Preliminary Mini-tribunals

Residents of countries in which hydro-fracking is planned or already underway are encouraged to hold preliminary Mini-tribunals on the human rights dimensions of fracking in their country. Witness accounts, other evidence, arguments and findings from that Mini-tribunal can then be made available to the plenary hearings held in late 2017 or early 2018.

Mini-tribunals will address the question: Does sufficient evidence exist to indict your State on charges of failing to protect the human rights of persons impacted by fracking?

If you wish to hold a preliminary tribunal, please contact the PPT Session Steering Group about the timing of your mini-tribunal and for suggestions about how to begin the process.

Guidelines for preliminary Mini-tribunals

Each country that chooses to hold a preliminary mini-tribunal may choose from a variety of possible formats. You will want to choose a structure that best fits the local situation and yet includes all the essential elements of a mini-tribunal, which include:

1. The question to be addressed by the tribunal

The question for judges to answer is: Does sufficient evidence exists to indict [your state] on charges of failing adequately to respect the human rights of citizens as a result of permitting hydraulic fracturing and other techniques of unconventional oil and gas extraction within its jurisdiction? A Mini-tribunal may focus its work on any or all of the six sub-cases (listed below).

2. Jurists

Each Mini-tribunal can use one judge, a panel of 3-5 judges or a combined panel of judges and respected members of civil society. 

Standard PPT sessions include a panel of judges comprised of eleven members — five to seven jurists of high standing in international human rights law and expert in the field at issue, and recognized representatives of civil society.
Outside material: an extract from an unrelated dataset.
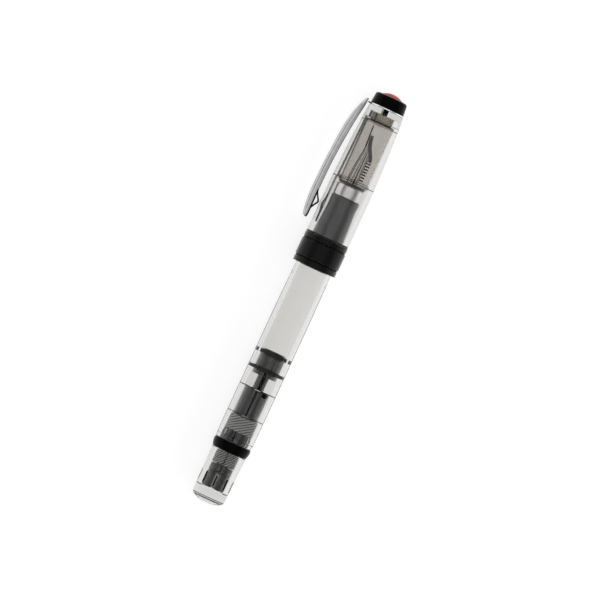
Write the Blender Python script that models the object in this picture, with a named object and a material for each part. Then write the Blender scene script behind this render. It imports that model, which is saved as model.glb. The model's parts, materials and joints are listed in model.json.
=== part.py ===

A panel of judges for a Mini-tribunal will be smaller in number but may choose to keep the ratio of jurists to representatives of civil society.

3. Attorneys

Each Mini-tribunal can use prosecuting attorneys only, or both prosecuting and defense attorneys. Standard PPT practice is that, after the tribunal has been organized, a venue determined and a panel of jurists put together, a summons is issued to the relevant State with an invitation to provide defense attorneys to represent their interests. If a State does not provide defense attorneys, the tribunal will normally provide them for the hearings. A Mini-tribunal can use its own discretion on this matter, but any perception of bias in the hearings should be assiduously avoided.

4. Venue

The location for the tribunal will ideally be centrally located and held in a physical setting that manifests the dignity and authority of the proceedings. The choice of location and settings, however, is less important than the quality of the proceedings themselves. Alternatively, it may be possible to arrange a Mini-tribunal in which the venue is entirely online, perhaps using option-rich meeting software packages, or perhaps using something as basic as Skype.

5. Evidence

Evidence may include personal witness narratives, expert testimony on the practices and impacts of fracking, peer reviewed research, reports from citizen groups, preparatory academic round tables, Human Rights Impact Assessments and amicus curiae briefs. Personal testimony may be submitted orally in person during the Mini-tribunal, or in written, audio or video formats, or streamed concurrently from afar.

6. Findings

Formal hearings may occur over a period of one or more days, after which the judge or panel of judges will deliberate, weigh the evidence and arguments, and issue findings that answer the Mini-tribunal’s question.

7. Robustness

The more robust the proceedings the more reliable and respectable the findings resulting from them. Elements that contribute to increased robustness include:

  • the heft and quality of the submitted evidence, including reliability of personal testimony;
  • a panel of judges rather than a single judge;
  • selecting jurists familiar with human rights law, and selecting jurists and representatives of civil society of recognized character and wisdom who are held in high public regard;
  • including defense attorneys in the proceedings to insure that the evidence and arguments presented by the prosecution are sufficiently tested;
  • requesting PPT approval of the judges and representatives of civil society;
  • employing a structure for the Mini-tribunal that has been approved by the PPT.

Note: the six primary sub-cases

  1. The human health case will address the human rights dimensions of adverse impacts on all dimensions of human physical and mental health.
  2. The environmental, ecosystem, hydrologic and seismicity cases will address the human rights dimensions of adverse environmental, ecosystem and wildlife impacts as well as impacts on air, surface water, groundwater and earthquakes.
  3. The fuels infrastructure case will address the human rights dimensions of exploration, drilling, fracking, extraction and delivery processes as well as of the infrastructure needed for transport, storage and export of product and waste (e.g., pipelines, storage facilities, waste treatment facilities, waste water disposal, LNG terminals, etc).
  4. The climate impacts case will address all the human rights dimensions, for both present and future generations, of fracking and climate change, including of governments’ continued subsidizing of fossil fuels.
  5. The public participation case will include the human rights dimensions of public participation (or lack thereof) in decision-making about unconventional oil and gas exploration, extraction and policy-making.
  6. The social costs case will address the human rights dimensions of social and cultural impacts on individuals, families and communities.